Norman Ornstein, a scholar at the American Enterprise Institute, favors a major review of government institutions, both legislative and executive, to determine whether they should be overhauled to respond to different times.

”We`re in a different world now, with a set of institutions that were basically set up and last looked at in the aftermath of World War II,” he said.

International economic policy is divvied up among several committees in Congress and several agencies in the executive branch, he noted, even though it now is at the top of the nation`s foreign policy concerns.

Although Ornstein concedes that the system is ”out of whack,” as he puts it, he said slashing staff members may not be the answer.

Through all of this, the White House and Congress have managed to avoid outright paralysis on some issues. But the ultimate product, in the opinion of many, is often unresponsive to the problem at hand, weakened by compromise.

Many who have observed this process believe that a bizarre new strain of American government is at work. A nonideological White House and congressional Democrats with no deep connection either to the national party or its candidates for president are developing a tacit, though fragile, understanding about how to survive in an era of splintered power.
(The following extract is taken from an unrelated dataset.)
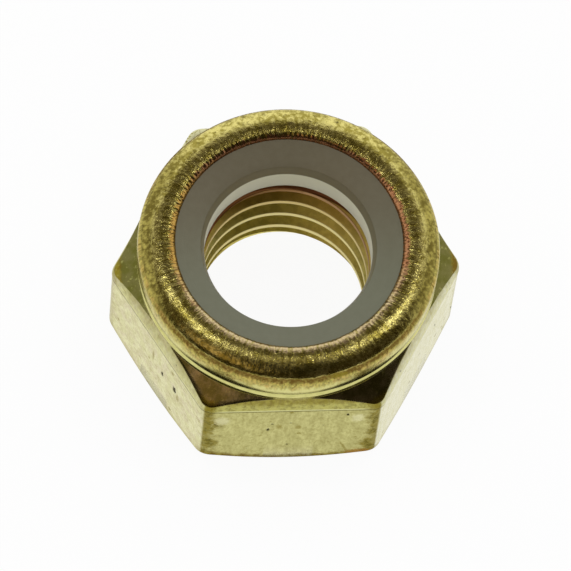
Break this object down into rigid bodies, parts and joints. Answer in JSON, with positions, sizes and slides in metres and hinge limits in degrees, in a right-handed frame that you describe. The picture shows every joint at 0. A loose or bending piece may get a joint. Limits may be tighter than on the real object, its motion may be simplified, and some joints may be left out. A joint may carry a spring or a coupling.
{
  "type": "nylon insert hexagon lock nut",
  "caption": "Hexagon lock nut: a chamfered steel hexagon with a crimped round collar that holds a nylon locking ring above a right-hand threaded bore.",
  "frame": {"origin": "centre of the flat bearing face, on the thread's axis", "axes": "+Z along the thread's axis from the bearing face to the collar; -Y is the outward normal of one wrench flat; +X runs along that flat"},
  "size_m": [0.0216, 0.019, 0.0122],
  "materials": {
    "plated_steel": "yellow passivated zinc plating, slightly worn",
    "nylon": "smooth natural nylon, greyish"
  },
  "bodies": {
    "root": {"nut_body": "plated_steel", "nylon_insert": "nylon"}
  },
  "joints": []
}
Barry Bosworth, an economist at the Brookings Institution, said the upcoming tax bill could provide an example of this tense alliance. ”It will be designed to help incumbents,” he said.

Many Democrats will vote for a tax measure to make them look good back home (and incidentally help Bush), rather than push for the far-reaching proposals advanced by Democratic candidates for president, he said.

Some doubt the need for anti-recession legislation that might only enlarge the deficit.

”There`s a body of opinion in Congress that says that maybe nothing should happen,” said Rep. Bob Matsui (D-Calif.), who would prefer to wait and see if a recovery takes hold before acting, but knows this is probably an impossible sentiment.